(Stored items from a collection)
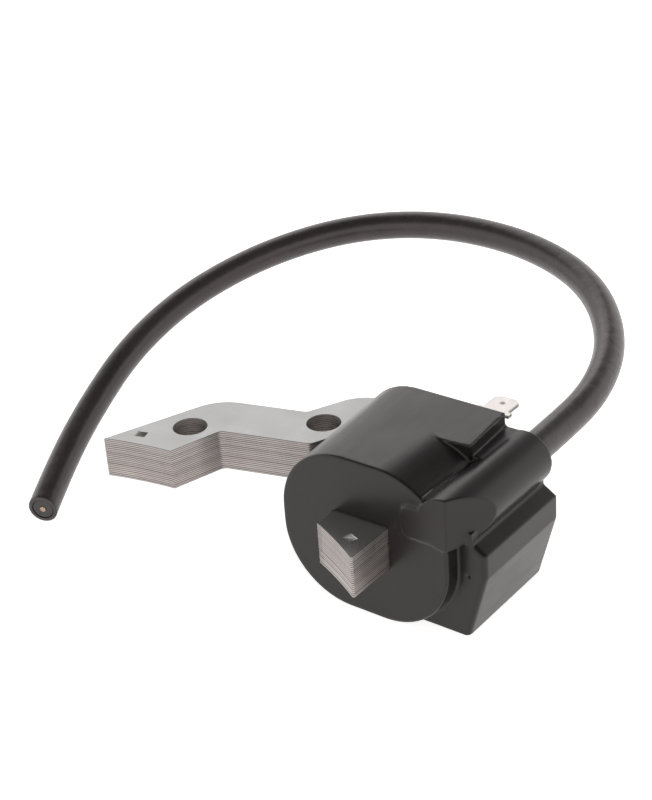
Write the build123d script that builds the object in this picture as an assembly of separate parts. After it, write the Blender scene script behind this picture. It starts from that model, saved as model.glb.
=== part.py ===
"""Flywheel-side ignition coil of a small engine.

Millimetres, +Z up.  The origin is midway between the two mounting holes, on the underside of the
lamination stack.  The coil's own axis, along the wound leg of the core, is Y: the pole faces look
towards -Y and the open, potted side of the case towards +Y.
"""
from build123d import *
import math
import os

os.makedirs("parts", exist_ok=True)

# ---- laminated core: plan of one lamination, all sizes in the XY plane -----------------------
LAMINATION_COUNT = 20
LAMINATION_T = 0.5
STACK_H = LAMINATION_COUNT * LAMINATION_T
BAR_W = 14.0
YOKE_ANGLE = 15.0                    # both yoke bars run at this angle to X
JOG_ANGLE = 64.3                     # the bar between them, which carries the second hole
HOLE_R = 4.0
HOLES = [(-13.07, -8.64), (13.07, 8.64)]
FLYWHEEL_R = 99.0                    # the pole faces lie on this circle
FLYWHEEL_CENTRE = (0.4, -118.3)
LEG_X0 = 37.9                        # wound leg, parallel to Y
LEG_X1 = LEG_X0 + BAR_W
LEG_CX = (LEG_X0 + LEG_X1) / 2
POLE_OUTER = (-27.06, -23.18)        # corners of the free pole
POLE_INNER = (-9.4, -19.77)
POLE_OUTER_ANGLE = 67.9
POLE_INNER_ANGLE = 73.3
YOKE_BACK = (-7.66, 7.12)            # a point on each long edge
JOG_BACK = (6.77, 11.7)
JOG_FRONT = (16.3, -0.82)
BRIDGE_FRONT = (20.6, 11.2)
POLE_REACH = 20.0                    # how far the legs are drawn past the flywheel circle
SHOULDER_R = 11.0
BRIDGE_R = 10.0
HEEL_R = 8.0
INNER_R = 2.0
JOG_R = 1.5
TIP_R = 0.4
LANCE_L = 3.0
LANCE_W = 2.2
LANCE_DEPTH = 0.3
LANCES = [(-20.9, -17.3, 17.0), (47.1, -27.6, -19.5)]     # x, y, direction of each interlock

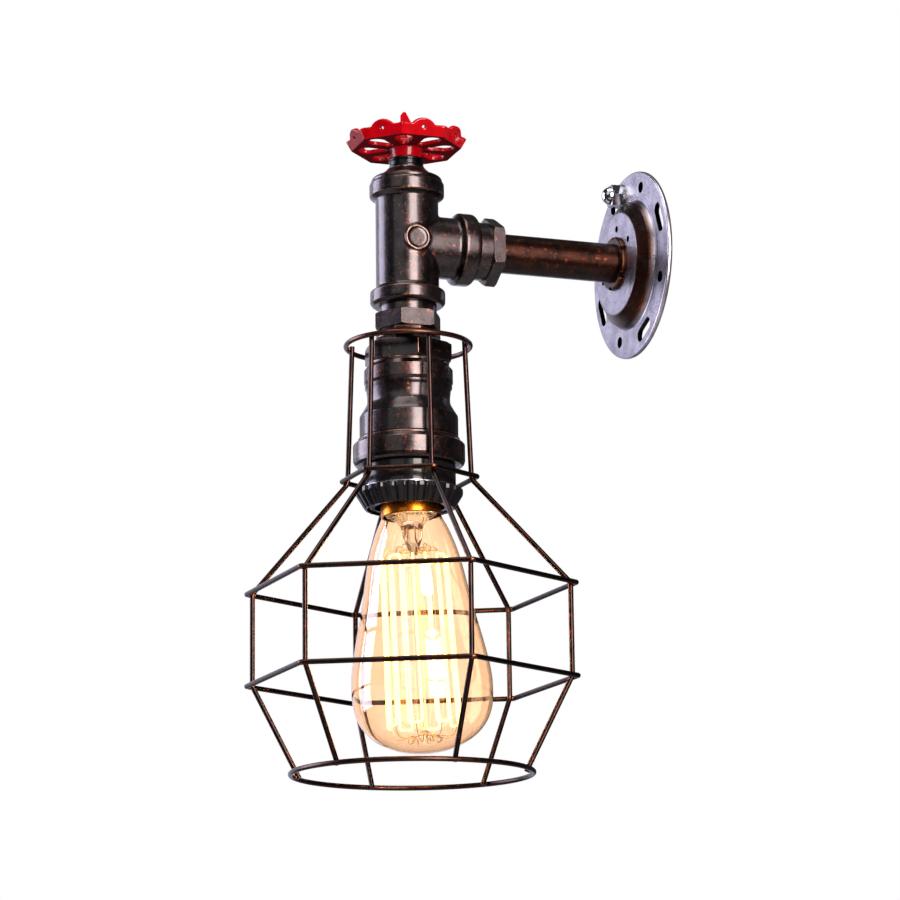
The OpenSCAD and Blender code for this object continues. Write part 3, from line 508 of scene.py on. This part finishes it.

§ Given instruction
Lines containing the word "parts" must all be returned from the material above.

§ Exercise response
Write the build123d script that builds the object in this picture as an assembly of separate parts. After it, write the Blender scene script behind this picture. It starts from that model, saved as model.glb.
os.makedirs("parts", exist_ok=True)